The dataset: - Its process of creation can be slightly more detailed. Regardless of the name of the analysts (who could even remain anonymous after the publication), it can be useful to know more about their respective experience (experts in music composition, musicology, Schenkerian analysis? ; level/years of practice?). Any annotation guidelines specific to the format or tool used, any potential source of disagreement (potentially reduced by a reviewing process between analysts for example)? - Indicate where the dataset would be available, even in a submission, with an fake/anonymous URL. As the dataset is meant to grow, it also becomes important to number the versions/releases of your dataset to make experiments reproducible (for possible "We trained our model on 'SchA' Dataset V1.1.7 (180 samples)") and keep track of the evolution. - In that sense, I recommend saving JSON format (which is already a sensible choice for machine- and human-readability) in unfolded versions to make them more human-readable, and easier to track changes in version control systems. (In supplementary material, provided samples are one-liners) - Stick with the current number of analyses: 145 -- even if future versions will include more of them. - The analyses of some statistics of the dataset is appreciated. Some comments in l.243-268 are important to understand the figures/table, and should be added in their captions, to make the figures more readable, more autonomous. - Provide more information about the metadata. If not in the paper, at least in a summary file in the dataset location.
The notation software: - In current state, the dataset and graph representation are the main contributions of the paper; and they are valuable. The software appears primarily as a tool that the authors (or analysts) used to produce and read the data. But it is not well documented, although it appears in the title. - Among other questions: - What technology or language is used? - Is it a script to run, an executable, a web application? This can be critical for accessibility, if the goal is to facilitate SchA annotation at scale. - How the user interact with the system? If it displays the graphical representation of an JSON annotation, it is already interesting, but it needs to be explicitly mentioned. Can users interact the graphical representation, with JSON or both? What is an example of "simple commands" (l.275)? - l.279: In this context, the formulation "We are currently working on..." leaves a feeling of unfinished work. Nevertheless, it is completely okay to indicate what the features of current version are, and then evoke separately other features to be included in a future release. (minor issue)

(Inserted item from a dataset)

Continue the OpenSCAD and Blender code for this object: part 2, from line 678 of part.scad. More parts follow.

I believe the contributions of this paper are valuable, but it has to be made clear whether: - 1. the software can be used as it is by the community, and it is a major : in this case, it needs more details to be understood how. - or 2. it is a tool to facilitate building the dataset: in this case, it is a program which is part of the creation process of the dataset; it is not the main topic of this paper, and can be removed from the title. This framework is still precious and the code usable by the community.

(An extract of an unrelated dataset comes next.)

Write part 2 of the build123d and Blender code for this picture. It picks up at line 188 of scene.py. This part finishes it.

Minor comments on the form: - If possible, improve the position of figures so that more references are on the same pages as their figure, especially Figures 2, 3 and 4. Try splitting 3a and 3b in two separate figures (even if they stay at the same position). As mentioned before, captions can be more explicit. - Some use of quotes sometimes put unnecessary distance. l.126 "fractal" is justified if it comes from the reference (same for "goodness metric" l.153), but "big data" l.23, "atonal" l.74, "human" l.13 (?), "ground truth" l.198 are better established concepts that can be in plain text, or in italic if it really needs to stand out. - 1.1 and 1.2 can form an autonomous Section 2 "History of computational SchA / State of the art / Related work", separate from the introduction, which sounds concluding after the outlines in l.101-105.
This paper introduces an extension to a previously not so explored dataset, incorporating Schenkerian analyses of classical music. The newly added data focuses mostly on monophonic short fugal themes from the Baroque era. In my view, any open-source dataset constitutes a valuable asset for the community. Moreover, the availability of expert musicological annotations for Schenkerian analysis is both rare and precious.
Here are some comments and suggestions for the authors:
-
Availability of Data: It is mentioned in the paper that the dataset contains 145 new excerpts, but there is no clear indication in the paper regarding whether this data will be made publicly available. If it is intended to be public, I recommend including an anonymized link in the paper or explicitly stating its public availability in the final version.
-
Clarity on Dataset Composition: From the examples provided and the supplementary material, it is implied that most of the data consists of short monophonic melodies. It would be beneficial for clarity if the authors explicitly state this information in the text if this is the case, otherwise I would highly suggest to include a more complete polyphonic example since space allows it. The excerpts depicted in Figure 4 may not fully convey this aspect, hence clarifying it within the text would be a plus for clarity.
-
Clarification on Clustering Example: The clustering example presented in Figure 5 prompts the question of whether only pairs of note contractions are allowed for each level transition. In Schenkerian analysis, multiple notes can be reduced from the Foreground to the Middleground in a single step. While this doesn't pose a significant issue, it may be prudent to mention this fact within the paper to enhance clarity.
-
Integration with Pre-existing Datasets: A key aspect of any new dataset paper is linking the new data with existing datasets. This is particularly crucial for smaller-scale musicological datasets. Given that the dataset in this paper includes fugal themes from the Well-Tempered Clavier (WTC), it could complement the ALGOMUS Bach fugues dataset effectively. I strongly recommend that the authors associate any related fugal themes from their dataset with existing datasets in the future (and add it as future work), as multi-level analyses are especially valuable in sparse musicological datasets.
We added information about the analysts, availability of the dataset and notation software, and technology used for the notation software. Additionally, several small clarity edits were made, such as added plot ticks, rearranging of figure location, etc.